Written problem:
Report every line from the material that contains the word "joints".

Information shown:
** Start **

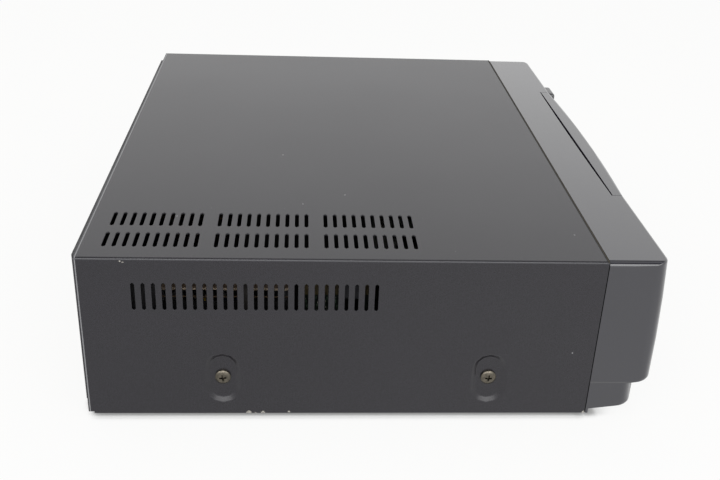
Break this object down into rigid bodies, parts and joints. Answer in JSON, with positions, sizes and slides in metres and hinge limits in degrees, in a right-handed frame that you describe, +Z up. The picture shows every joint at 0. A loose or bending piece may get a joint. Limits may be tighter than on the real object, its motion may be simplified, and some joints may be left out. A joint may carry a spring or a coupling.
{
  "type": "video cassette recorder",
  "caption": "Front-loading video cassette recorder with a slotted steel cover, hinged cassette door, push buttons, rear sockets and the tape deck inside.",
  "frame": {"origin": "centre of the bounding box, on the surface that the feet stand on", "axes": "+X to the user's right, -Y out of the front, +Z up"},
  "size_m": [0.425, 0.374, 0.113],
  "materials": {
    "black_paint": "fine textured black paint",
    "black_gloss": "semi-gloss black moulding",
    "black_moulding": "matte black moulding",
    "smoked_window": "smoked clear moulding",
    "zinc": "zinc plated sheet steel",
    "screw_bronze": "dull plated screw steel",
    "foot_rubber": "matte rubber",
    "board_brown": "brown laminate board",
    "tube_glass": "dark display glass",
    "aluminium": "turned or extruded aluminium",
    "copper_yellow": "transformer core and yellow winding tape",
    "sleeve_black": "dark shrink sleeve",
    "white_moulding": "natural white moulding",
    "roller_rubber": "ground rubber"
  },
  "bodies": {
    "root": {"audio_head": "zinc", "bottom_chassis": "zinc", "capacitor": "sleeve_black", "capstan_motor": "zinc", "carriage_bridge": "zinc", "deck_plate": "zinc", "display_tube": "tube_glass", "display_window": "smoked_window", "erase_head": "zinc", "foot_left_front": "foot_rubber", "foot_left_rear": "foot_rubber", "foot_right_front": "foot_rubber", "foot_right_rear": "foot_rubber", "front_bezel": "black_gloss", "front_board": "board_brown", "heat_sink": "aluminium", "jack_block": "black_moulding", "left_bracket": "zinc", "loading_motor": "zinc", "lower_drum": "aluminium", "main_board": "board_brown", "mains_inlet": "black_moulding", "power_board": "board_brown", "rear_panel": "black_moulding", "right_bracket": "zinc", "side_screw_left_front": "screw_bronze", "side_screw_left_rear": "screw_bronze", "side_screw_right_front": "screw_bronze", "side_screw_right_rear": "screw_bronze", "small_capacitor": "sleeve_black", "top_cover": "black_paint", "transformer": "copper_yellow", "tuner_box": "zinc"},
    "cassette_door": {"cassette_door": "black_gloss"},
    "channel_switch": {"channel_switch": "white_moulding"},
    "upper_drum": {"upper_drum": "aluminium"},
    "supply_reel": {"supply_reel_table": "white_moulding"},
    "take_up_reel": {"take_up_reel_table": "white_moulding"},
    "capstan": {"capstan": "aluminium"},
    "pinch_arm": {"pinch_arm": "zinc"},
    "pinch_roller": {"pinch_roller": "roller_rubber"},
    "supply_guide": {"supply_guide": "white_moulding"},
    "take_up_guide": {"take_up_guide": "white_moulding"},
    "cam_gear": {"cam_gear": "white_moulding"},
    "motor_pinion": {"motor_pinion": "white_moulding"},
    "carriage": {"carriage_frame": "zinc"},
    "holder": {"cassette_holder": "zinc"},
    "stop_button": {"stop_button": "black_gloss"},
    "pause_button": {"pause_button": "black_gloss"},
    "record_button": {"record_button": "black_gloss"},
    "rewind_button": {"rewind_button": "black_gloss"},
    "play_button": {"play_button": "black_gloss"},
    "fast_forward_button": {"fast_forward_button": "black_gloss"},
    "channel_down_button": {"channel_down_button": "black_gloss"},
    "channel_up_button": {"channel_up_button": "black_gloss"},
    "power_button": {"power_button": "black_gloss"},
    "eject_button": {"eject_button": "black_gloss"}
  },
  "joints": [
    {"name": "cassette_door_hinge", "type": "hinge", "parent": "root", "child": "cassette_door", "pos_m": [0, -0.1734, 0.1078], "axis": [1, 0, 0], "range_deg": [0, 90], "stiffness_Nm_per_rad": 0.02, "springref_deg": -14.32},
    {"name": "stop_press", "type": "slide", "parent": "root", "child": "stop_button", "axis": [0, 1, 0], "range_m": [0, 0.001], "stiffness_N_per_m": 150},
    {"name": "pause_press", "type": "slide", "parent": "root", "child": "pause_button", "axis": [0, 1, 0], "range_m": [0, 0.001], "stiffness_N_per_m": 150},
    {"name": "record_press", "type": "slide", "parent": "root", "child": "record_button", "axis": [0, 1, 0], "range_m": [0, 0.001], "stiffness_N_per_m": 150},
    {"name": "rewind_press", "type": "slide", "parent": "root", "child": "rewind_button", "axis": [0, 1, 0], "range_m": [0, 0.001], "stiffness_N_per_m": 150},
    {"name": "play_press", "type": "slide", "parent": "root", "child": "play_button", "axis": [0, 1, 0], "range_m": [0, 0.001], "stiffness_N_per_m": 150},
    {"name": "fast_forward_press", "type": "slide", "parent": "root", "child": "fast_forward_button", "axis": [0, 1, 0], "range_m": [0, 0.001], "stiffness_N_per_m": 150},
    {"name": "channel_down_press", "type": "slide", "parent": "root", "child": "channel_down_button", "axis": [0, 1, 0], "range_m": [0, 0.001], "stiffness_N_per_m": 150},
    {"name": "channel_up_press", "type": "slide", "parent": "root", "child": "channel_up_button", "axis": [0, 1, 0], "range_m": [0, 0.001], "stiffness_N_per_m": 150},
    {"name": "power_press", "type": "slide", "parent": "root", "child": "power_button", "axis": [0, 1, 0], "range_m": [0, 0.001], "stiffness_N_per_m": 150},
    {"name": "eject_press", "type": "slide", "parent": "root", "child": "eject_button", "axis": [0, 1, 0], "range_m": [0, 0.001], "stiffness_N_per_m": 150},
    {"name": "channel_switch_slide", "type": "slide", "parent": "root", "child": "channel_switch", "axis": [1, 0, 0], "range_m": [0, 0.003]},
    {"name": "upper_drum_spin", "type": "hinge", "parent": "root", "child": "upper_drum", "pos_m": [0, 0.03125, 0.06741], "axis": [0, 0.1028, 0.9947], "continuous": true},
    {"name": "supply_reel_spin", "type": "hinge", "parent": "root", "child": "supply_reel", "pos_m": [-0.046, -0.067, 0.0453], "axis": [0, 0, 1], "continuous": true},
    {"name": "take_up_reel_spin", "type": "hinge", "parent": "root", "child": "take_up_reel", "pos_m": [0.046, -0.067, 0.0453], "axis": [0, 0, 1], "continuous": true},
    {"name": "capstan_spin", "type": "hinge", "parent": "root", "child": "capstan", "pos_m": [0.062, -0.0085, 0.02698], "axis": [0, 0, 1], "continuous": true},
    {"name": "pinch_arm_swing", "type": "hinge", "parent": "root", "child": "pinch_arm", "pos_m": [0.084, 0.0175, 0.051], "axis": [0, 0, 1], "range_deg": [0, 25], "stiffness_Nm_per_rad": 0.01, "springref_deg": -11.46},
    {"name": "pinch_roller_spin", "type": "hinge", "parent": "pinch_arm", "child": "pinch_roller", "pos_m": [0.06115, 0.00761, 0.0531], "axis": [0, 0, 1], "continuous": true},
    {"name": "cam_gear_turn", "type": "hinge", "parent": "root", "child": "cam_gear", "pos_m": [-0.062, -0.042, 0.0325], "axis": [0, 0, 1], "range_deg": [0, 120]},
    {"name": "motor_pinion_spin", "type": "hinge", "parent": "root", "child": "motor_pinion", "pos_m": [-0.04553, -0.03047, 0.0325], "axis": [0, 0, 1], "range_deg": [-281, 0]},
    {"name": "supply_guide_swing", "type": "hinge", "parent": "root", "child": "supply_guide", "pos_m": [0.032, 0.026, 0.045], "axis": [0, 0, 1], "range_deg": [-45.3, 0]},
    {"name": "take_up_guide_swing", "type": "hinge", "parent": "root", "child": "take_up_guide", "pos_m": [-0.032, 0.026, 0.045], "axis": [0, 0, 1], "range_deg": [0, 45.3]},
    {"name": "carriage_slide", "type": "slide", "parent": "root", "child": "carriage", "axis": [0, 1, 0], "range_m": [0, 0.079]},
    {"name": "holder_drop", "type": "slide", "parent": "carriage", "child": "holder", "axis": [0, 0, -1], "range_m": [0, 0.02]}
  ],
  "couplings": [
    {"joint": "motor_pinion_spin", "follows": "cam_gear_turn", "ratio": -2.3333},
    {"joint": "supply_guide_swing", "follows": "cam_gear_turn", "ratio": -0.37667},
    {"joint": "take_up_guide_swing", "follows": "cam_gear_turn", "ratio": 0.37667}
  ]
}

** End **

Finished exercise:
Break this object down into rigid bodies, parts and joints. Answer in JSON, with positions, sizes and slides in metres and hinge limits in degrees, in a right-handed frame that you describe, +Z up. The picture shows every joint at 0. A loose or bending piece may get a joint. Limits may be tighter than on the real object, its motion may be simplified, and some joints may be left out. A joint may carry a spring or a coupling.
  "joints": [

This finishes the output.